Volume 511: debated on Thursday 10 June 2010

13. What steps he plans to take to increase the supply of affordable housing in areas of high demand. (1547)

We recognise that there is a continued need for affordable housing, and we remain committed to its provision. When we announced on 24 May the £6.2 billion of savings to tackle the deficit, we made available £170 million to safeguard the delivery of about 4,000 otherwise unfunded social rented homes, starting on site this year and prioritising provision for the most vulnerable. Decisions on future levels of funding for affordable housing will be made in the spending review.

I thank the Minister for that reply. Given his professed support for social housing, will he explain why the Homes and Communities Agency has put a moratorium on all spending on new council housing, including the site in central Bristol on which work was planned to go ahead?

As the hon. Lady will know, the moratorium is in existence until the emergency Budget is announced, and I cannot go much further than that at this point. However, the reason why there will be an emergency Budget, and the reason why there is a moratorium, is that there is not enough money to complete the programme that was put in train by the Opposition’s Front Benchers when they were in government.

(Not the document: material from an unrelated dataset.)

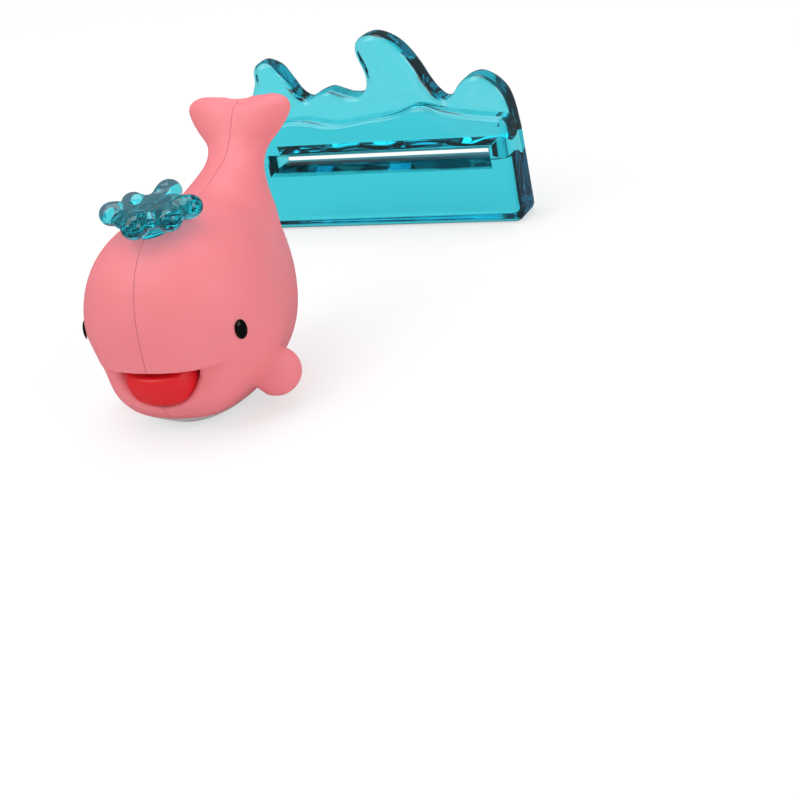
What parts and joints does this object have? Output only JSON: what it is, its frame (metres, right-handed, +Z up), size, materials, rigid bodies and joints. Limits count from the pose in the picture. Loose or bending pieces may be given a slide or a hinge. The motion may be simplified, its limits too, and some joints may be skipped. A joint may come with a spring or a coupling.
{
  "type": "toothpaste tube squeezer",
  "caption": "Smiling whale dispenser cap for a toothpaste tube neck, with a clear wave-shaped slotted squeezer that slides along the flattened tube.",
  "frame": {"origin": "middle of the flat underside of the whale's belly, on the tube's axis plane", "axes": "+Y back along the tube, so the whale looks along -Y; +Z up; +X to the right-hand side of a person who looks the whale in the face"},
  "size_m": [0.079, 0.1404, 0.06],
  "materials": {
    "pink_abs": "fine matte moulded",
    "white_abs": "satin moulded",
    "black_abs": "polished",
    "red_silicone": "soft satin",
    "clear_teal_polystyrene": "clear polished",
    "white_polypropylene": "moulded",
    "grey_silicone": "soft matte"
  },
  "bodies": {
    "whale": {"body_left": "pink_abs", "body_right": "pink_abs", "belly_base": "white_abs", "eye_left": "black_abs", "eye_right": "black_abs", "splash": "clear_teal_polystyrene", "neck_collar": "white_polypropylene", "neck_gasket": "grey_silicone", "feed_duct": "white_polypropylene", "slit_valve": "grey_silicone"},
    "tongue": {"tongue": "red_silicone"},
    "squeezer": {"wave_squeezer": "clear_teal_polystyrene"}
  },
  "joints": [
    {"name": "squeezer_slide", "type": "slide", "parent": "whale", "child": "squeezer", "axis": [0, 1, 0], "range_m": [-0.06, 0.036]},
    {"name": "tongue_flap", "type": "hinge", "parent": "whale", "child": "tongue", "pos_m": [0, -0.0189, 0.0146], "axis": [-1, 0, 0], "range_deg": [0, 8]}
  ]
}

Does the Minister agree that, although the previous Government made lots of pledges, the problem is that they never lived up to them?

Why did Ministers not make an announcement about the first £230 million of cuts to the affordable housing investment programme instead of sneaking them out on the Homes and Communities Agency website? Do they not accept that the hardest-hit areas are the poorest, and that the poorest families will be hit first? Given that the Prime Minister said this week that the Government’s cuts will be open, responsible and fair, can the Minister not see that that fails each one of those three tests?

I shall not be quite so quick to do so this time. The fact is that we have tried to do our work in a measured and careful way to protect the vulnerable, as the coalition agreement set out. That is what we are about. That is what we are doing.